I do not drag my vette and just like the pull when l start off.

Thanks

Alan
 
I'm sorry but it would hurt your ET in an L98 with TPI on top. You would be out of your powerband in 3rd gear by the end of the 1/4, and we all know that shifting to 4th just kills ET. I know this because Ive seen L98 guys with lower gearing and it did hurt their ETs.

Although with a SR, like i said, it wouldnt make much difference.

A tranny cooler is a great idea for ANY 700r4/4L60, doesnt matter what you do to it. However, running a higher stall TC will increase transmission temperatures some, and a cooler would be more beneficial here.

You can do either one, if you dont drag it, then you dont need to do both.

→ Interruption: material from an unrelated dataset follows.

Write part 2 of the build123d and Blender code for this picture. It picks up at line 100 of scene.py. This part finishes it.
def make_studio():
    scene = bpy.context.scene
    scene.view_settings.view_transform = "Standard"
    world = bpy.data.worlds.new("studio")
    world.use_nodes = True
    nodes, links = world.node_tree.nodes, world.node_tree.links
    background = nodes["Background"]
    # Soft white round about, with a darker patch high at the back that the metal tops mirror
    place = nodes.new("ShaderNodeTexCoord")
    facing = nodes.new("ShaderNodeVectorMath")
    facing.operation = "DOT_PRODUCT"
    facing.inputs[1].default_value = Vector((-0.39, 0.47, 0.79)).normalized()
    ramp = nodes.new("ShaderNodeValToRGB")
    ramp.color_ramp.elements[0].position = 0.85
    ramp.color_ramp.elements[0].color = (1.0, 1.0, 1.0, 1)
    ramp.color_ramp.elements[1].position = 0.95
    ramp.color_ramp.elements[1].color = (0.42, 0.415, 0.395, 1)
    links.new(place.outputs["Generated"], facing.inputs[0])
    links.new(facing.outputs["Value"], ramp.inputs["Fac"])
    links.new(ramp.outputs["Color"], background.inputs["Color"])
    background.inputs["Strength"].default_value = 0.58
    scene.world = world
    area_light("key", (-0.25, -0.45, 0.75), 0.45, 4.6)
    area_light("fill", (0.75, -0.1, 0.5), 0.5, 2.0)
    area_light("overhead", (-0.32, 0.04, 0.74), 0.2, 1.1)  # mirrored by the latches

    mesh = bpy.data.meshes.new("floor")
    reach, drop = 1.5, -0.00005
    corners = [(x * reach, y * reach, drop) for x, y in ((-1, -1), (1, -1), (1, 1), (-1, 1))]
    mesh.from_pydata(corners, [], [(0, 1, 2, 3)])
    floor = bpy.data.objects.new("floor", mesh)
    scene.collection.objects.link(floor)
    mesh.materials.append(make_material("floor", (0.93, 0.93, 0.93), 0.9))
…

Doesnt really matter, both will make you quicker by about the same amount.
 
Vader, I usually need to shift to 4th anyway by the end of the 1/4. 4+3, maybe that makes a difference, but I'm at 5K in 3rd and fading fast a couple hundred yards from the end.

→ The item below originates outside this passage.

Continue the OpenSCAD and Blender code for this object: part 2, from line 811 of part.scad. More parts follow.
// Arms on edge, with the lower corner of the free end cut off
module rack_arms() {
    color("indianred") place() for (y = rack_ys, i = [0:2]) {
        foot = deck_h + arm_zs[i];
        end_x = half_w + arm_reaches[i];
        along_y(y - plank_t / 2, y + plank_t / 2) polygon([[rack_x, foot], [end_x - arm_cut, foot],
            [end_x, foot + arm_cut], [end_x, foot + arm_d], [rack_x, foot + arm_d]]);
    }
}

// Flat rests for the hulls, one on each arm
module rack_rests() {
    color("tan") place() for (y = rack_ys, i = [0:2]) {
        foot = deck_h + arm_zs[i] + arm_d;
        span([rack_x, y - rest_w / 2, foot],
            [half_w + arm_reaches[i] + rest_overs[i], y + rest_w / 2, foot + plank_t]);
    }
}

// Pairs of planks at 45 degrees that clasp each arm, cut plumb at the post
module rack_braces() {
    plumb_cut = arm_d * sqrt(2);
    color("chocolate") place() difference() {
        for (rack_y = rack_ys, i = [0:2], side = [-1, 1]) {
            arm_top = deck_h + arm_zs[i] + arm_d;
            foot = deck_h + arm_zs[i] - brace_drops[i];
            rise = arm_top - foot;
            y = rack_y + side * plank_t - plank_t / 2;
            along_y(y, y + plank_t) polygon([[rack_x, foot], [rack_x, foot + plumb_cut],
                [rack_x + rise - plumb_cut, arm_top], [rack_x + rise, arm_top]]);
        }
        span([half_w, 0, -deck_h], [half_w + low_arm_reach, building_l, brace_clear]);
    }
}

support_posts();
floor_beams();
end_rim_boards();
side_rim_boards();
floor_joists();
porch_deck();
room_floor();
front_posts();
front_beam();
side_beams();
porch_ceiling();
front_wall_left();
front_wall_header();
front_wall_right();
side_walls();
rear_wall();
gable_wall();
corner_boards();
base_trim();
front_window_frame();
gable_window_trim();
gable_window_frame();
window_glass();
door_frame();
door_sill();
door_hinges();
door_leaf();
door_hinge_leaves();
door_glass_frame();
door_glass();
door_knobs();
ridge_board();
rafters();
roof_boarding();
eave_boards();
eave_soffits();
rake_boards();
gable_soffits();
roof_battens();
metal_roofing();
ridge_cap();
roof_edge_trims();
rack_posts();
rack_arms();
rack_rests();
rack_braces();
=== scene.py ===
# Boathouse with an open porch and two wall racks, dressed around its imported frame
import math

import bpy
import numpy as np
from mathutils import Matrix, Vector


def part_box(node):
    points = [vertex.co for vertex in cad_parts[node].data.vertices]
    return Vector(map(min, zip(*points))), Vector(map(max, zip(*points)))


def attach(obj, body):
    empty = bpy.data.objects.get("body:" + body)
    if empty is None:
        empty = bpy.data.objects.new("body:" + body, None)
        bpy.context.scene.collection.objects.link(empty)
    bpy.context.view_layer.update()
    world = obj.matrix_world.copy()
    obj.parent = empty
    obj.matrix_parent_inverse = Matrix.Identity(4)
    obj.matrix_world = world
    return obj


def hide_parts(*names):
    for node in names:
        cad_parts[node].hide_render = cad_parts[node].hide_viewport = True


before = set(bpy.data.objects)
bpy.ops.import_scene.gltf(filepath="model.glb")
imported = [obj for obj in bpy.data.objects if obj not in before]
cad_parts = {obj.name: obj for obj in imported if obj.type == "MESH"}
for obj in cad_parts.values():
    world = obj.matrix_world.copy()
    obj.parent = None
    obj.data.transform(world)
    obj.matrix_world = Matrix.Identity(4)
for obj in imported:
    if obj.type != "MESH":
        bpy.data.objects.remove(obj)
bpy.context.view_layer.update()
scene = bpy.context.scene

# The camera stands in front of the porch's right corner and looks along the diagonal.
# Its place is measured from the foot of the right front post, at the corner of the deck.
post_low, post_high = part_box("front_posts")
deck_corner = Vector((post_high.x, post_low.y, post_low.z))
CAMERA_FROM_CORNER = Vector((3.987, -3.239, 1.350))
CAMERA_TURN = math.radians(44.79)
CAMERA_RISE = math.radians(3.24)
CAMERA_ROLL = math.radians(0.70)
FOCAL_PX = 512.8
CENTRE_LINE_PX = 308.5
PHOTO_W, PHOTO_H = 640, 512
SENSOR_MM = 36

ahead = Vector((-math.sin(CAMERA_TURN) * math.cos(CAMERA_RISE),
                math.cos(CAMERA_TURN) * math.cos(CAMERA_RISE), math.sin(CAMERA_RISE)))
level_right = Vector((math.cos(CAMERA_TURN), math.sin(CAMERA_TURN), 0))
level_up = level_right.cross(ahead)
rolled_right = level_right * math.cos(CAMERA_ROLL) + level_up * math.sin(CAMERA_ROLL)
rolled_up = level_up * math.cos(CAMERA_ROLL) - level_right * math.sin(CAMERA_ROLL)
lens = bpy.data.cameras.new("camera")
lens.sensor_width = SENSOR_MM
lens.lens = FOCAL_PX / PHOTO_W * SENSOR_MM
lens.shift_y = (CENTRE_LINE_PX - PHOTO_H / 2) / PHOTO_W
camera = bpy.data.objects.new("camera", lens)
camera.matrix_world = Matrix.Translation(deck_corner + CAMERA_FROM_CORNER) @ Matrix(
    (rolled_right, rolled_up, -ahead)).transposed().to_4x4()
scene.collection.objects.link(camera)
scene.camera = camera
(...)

Mic, I was looking through the Haynes manual on removing the rear diff and such; it doesn't say anything about shims. Are they internal to the diff? Yes, I know I need to read my shop manual instead... don't say it!

Kingman - that's RING and pinion, not RACK and pinion :). Careful, or you'll wind up with the world's only 4-wheel steering Corvette! The pinion, btw, is the shaft with a gear on the end. In a rack and pinion steering system, the pinion rotates and moves the rack (a flattened gear, really) from side to side. In the rear end, the pinion is attached to the driveshaft and it turns the ring gear, which in turn moves the halfshafts via the differential.

[RICHR]
 
Re: Rearends

muddywaters said:
Hi, 30 thousands are way off Mad-Mic.

what do you mean? the tolerances in a rear has to be very close with no slop. if you get alot of slop you'll hear a hard whine then eventually it'll go bang.

clutches on the other hand i've changed out a many T-5 clutches and a few others in imports and never had a problem. most clutches don't have shims at all just a clutch shim tool which is different than shims themselves.

i am not a pro mechanic but have been around race cars all my life and worked on many cars.
 
Rearends

Hi, Mad-mac, 6to8 thousanths is in the ball park for ring to pinion clearance. Too tight, acceleration whine. Too loose deceleration whine. There also the issue of pinion depth and carried bearing pre-load. Some types do it with shims, others are adjustable and like Mad-Mic said, all are a PITA. 1/8 inch is .125 thousanths so you can't see it with the naked eye, special tools are needed . I've never heard of a clutch shim tool, pilot tool , yes. I've done clutches and diffs. and I'm definetly no pro mechanic I just like to tinker with a shop manual at my side.
 
that might be what it's called. it's the tool that comes with the clutch to line up the clutch when installing. looks like a piece of plastic pipe with teeth on it.

can't remember the exact name for the life of me. i thought it was the clutch shim tool.
 
Pilot tool

Thats a clutch pilot tool, some are splined. Old timers would cut the main shaft off a junk tranny and use that as an alignment tool when they did't have a store bought type.